_Exercise directions:_
Extract every line starting at the line that contains "Write the FreeCAD" and ending with the final line of the data, inclusive; give only those lines, word for word.
········
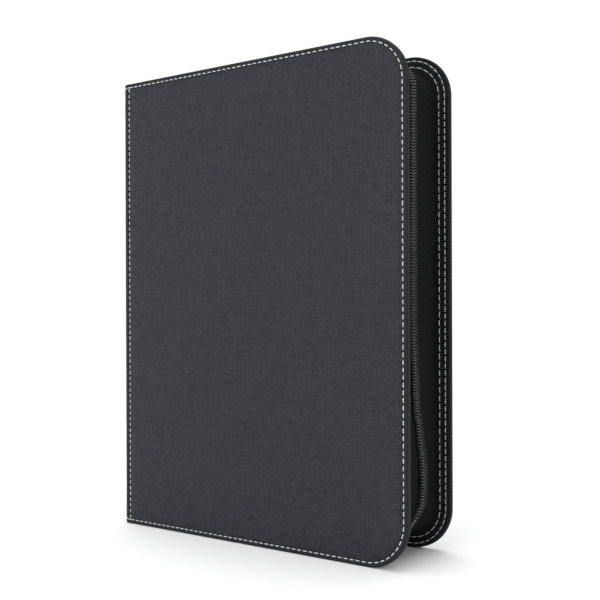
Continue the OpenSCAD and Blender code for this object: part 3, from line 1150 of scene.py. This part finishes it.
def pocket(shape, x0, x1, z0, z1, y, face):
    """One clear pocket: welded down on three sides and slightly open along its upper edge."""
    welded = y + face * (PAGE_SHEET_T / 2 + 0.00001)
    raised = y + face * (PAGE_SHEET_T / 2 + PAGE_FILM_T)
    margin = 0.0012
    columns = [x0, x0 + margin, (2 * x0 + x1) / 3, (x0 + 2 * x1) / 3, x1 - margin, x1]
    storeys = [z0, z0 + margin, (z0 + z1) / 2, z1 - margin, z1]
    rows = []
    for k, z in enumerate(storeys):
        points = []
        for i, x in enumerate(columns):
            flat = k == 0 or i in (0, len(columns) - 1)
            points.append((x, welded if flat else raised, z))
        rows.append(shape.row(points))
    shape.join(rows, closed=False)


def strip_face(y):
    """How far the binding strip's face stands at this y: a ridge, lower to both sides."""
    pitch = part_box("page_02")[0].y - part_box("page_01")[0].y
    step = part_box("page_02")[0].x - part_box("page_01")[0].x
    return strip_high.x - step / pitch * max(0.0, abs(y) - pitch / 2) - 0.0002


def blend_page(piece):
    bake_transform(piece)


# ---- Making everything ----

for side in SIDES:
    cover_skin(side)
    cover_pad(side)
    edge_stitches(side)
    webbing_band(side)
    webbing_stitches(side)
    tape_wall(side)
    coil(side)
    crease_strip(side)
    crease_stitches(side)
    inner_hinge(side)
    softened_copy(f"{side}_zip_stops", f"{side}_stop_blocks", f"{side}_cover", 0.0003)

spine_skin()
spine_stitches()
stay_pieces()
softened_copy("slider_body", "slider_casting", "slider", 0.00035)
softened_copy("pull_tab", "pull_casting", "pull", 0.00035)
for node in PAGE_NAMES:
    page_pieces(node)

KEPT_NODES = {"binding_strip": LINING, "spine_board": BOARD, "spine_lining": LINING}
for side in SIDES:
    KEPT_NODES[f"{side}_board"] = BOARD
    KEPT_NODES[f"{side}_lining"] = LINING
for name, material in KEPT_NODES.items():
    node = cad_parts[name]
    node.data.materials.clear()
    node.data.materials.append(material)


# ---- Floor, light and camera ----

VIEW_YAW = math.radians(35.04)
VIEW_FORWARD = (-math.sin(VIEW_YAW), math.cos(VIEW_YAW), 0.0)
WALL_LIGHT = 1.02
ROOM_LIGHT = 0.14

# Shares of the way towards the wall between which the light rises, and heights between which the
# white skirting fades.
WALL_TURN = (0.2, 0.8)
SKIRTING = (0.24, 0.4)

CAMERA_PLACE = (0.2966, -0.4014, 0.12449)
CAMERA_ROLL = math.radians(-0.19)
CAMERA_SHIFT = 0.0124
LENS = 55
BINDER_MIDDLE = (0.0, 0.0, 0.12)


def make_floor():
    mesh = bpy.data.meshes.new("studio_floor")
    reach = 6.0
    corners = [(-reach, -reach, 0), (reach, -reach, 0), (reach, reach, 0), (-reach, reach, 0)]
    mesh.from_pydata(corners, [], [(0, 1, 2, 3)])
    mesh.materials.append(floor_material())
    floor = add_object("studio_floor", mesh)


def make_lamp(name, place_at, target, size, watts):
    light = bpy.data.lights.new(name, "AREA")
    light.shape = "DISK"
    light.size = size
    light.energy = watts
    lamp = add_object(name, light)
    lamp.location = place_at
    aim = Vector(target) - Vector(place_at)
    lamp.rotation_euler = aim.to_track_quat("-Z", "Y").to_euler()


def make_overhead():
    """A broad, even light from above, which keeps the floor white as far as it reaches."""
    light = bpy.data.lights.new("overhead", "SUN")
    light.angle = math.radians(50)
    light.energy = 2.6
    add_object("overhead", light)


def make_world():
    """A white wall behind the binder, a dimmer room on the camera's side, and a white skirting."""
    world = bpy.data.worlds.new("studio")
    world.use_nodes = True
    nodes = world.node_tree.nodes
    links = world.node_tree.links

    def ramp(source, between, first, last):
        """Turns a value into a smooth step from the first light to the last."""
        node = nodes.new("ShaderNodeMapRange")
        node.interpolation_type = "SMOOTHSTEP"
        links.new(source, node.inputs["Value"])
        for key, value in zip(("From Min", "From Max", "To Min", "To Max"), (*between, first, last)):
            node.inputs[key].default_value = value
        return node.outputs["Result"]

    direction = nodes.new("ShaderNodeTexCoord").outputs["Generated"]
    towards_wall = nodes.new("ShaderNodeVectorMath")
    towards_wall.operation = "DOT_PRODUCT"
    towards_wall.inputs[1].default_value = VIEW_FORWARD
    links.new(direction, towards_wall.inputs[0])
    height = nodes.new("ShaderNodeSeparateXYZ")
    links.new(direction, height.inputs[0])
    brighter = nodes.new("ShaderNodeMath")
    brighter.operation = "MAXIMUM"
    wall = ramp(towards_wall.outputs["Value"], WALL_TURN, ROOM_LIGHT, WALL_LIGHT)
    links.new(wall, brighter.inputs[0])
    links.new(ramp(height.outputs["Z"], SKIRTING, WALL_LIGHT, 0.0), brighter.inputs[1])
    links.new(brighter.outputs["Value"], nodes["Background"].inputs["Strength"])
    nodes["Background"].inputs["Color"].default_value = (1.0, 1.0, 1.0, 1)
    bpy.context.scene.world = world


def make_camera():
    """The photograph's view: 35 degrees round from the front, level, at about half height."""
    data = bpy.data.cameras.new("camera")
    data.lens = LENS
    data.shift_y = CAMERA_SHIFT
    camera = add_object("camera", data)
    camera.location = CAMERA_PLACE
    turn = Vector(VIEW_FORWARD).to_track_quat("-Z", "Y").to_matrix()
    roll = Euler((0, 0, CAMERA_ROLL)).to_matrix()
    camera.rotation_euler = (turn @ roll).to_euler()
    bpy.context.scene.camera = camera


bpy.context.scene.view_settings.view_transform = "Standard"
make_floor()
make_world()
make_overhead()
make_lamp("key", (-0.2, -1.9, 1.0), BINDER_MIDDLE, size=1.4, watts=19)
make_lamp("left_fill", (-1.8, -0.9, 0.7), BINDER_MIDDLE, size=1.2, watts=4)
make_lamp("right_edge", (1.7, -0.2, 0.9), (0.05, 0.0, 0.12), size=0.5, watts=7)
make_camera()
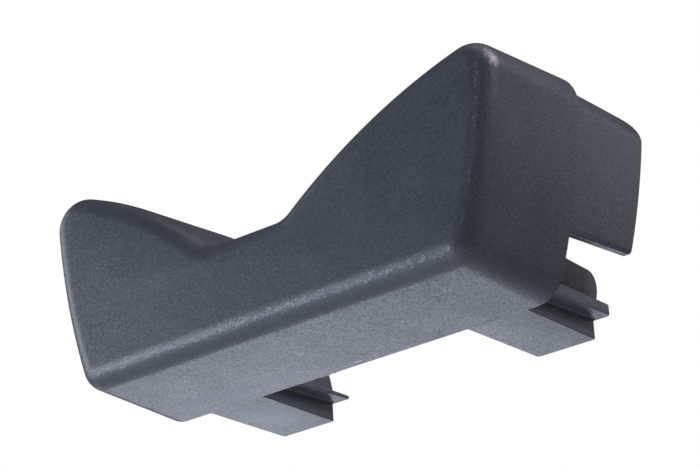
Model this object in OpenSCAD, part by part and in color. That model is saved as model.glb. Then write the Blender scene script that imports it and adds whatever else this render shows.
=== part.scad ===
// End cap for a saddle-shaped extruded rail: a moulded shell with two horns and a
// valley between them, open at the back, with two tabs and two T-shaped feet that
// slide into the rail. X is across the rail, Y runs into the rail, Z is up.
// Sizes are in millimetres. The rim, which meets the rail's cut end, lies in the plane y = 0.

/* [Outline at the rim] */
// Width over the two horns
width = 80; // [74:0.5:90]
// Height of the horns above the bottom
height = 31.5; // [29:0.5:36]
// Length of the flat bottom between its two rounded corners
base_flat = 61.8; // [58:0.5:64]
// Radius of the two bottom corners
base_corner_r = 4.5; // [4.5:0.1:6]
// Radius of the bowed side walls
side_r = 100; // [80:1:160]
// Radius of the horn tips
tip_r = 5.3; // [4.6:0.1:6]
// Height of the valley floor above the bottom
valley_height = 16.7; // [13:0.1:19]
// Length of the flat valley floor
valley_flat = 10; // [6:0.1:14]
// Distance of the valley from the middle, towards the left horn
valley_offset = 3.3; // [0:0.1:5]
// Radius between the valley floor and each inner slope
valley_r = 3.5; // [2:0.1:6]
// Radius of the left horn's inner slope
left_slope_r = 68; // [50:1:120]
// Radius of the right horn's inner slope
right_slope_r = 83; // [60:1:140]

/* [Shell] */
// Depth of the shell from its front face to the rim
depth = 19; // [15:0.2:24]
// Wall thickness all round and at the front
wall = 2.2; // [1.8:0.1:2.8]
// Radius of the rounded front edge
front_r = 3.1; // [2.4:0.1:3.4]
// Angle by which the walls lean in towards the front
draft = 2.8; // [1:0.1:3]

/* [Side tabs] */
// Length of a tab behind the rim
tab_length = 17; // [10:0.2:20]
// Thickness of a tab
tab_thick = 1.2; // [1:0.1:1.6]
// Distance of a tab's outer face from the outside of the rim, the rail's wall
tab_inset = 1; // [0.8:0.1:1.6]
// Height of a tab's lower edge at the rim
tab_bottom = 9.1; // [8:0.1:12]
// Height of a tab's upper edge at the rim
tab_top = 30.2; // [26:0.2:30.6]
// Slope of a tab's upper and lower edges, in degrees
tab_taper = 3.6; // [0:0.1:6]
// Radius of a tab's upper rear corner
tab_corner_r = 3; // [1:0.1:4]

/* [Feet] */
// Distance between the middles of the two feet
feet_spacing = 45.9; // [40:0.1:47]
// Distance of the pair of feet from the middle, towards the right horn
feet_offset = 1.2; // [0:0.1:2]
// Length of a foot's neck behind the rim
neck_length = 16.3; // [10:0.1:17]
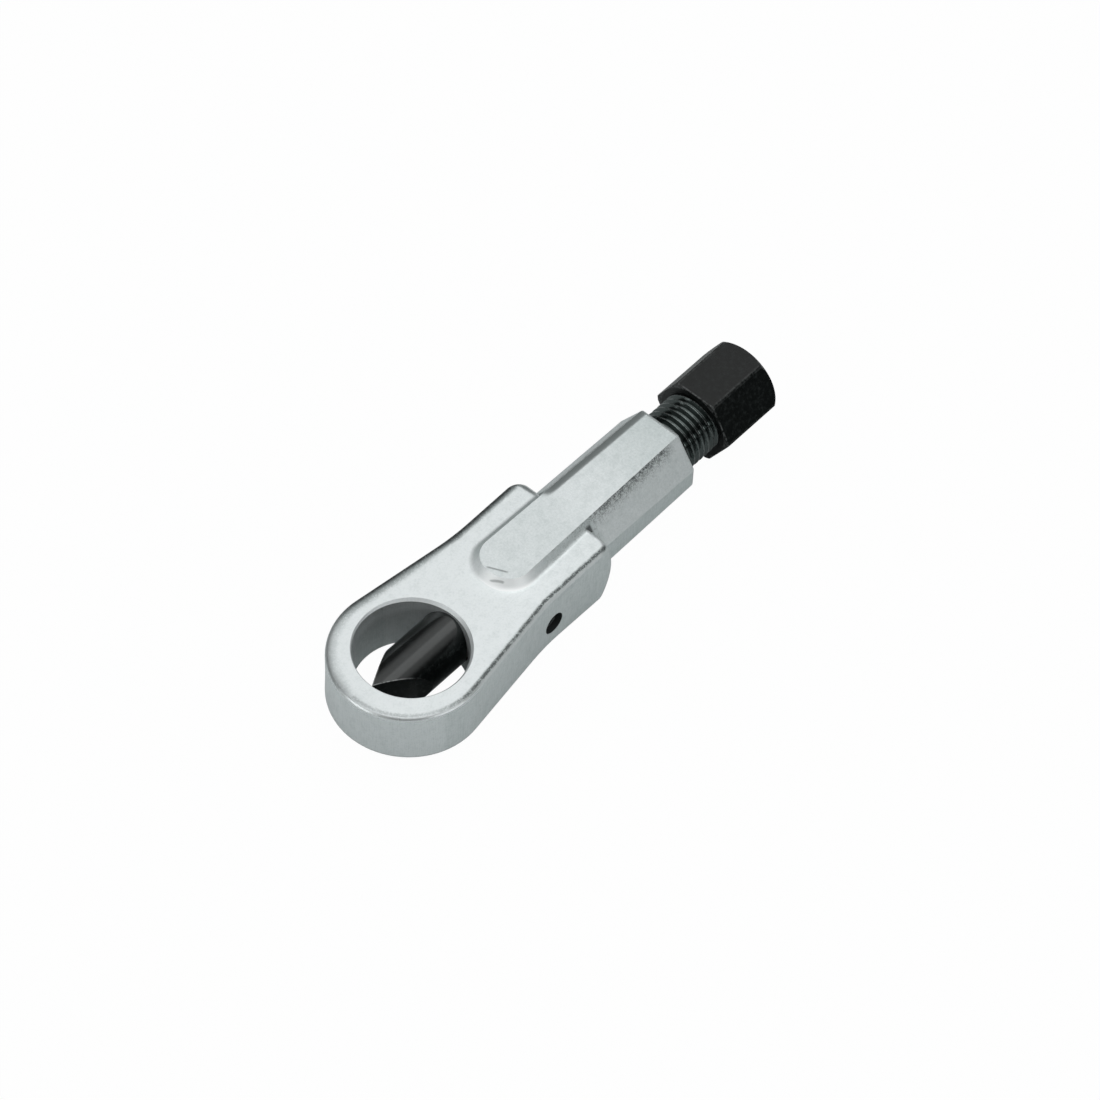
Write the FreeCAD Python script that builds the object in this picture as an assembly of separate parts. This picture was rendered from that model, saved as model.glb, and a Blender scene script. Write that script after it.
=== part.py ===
········
_Response to the task:_
Write the FreeCAD Python script that builds the object in this picture as an assembly of separate parts. This picture was rendered from that model, saved as model.glb, and a Blender scene script. Write that script after it.
=== part.py ===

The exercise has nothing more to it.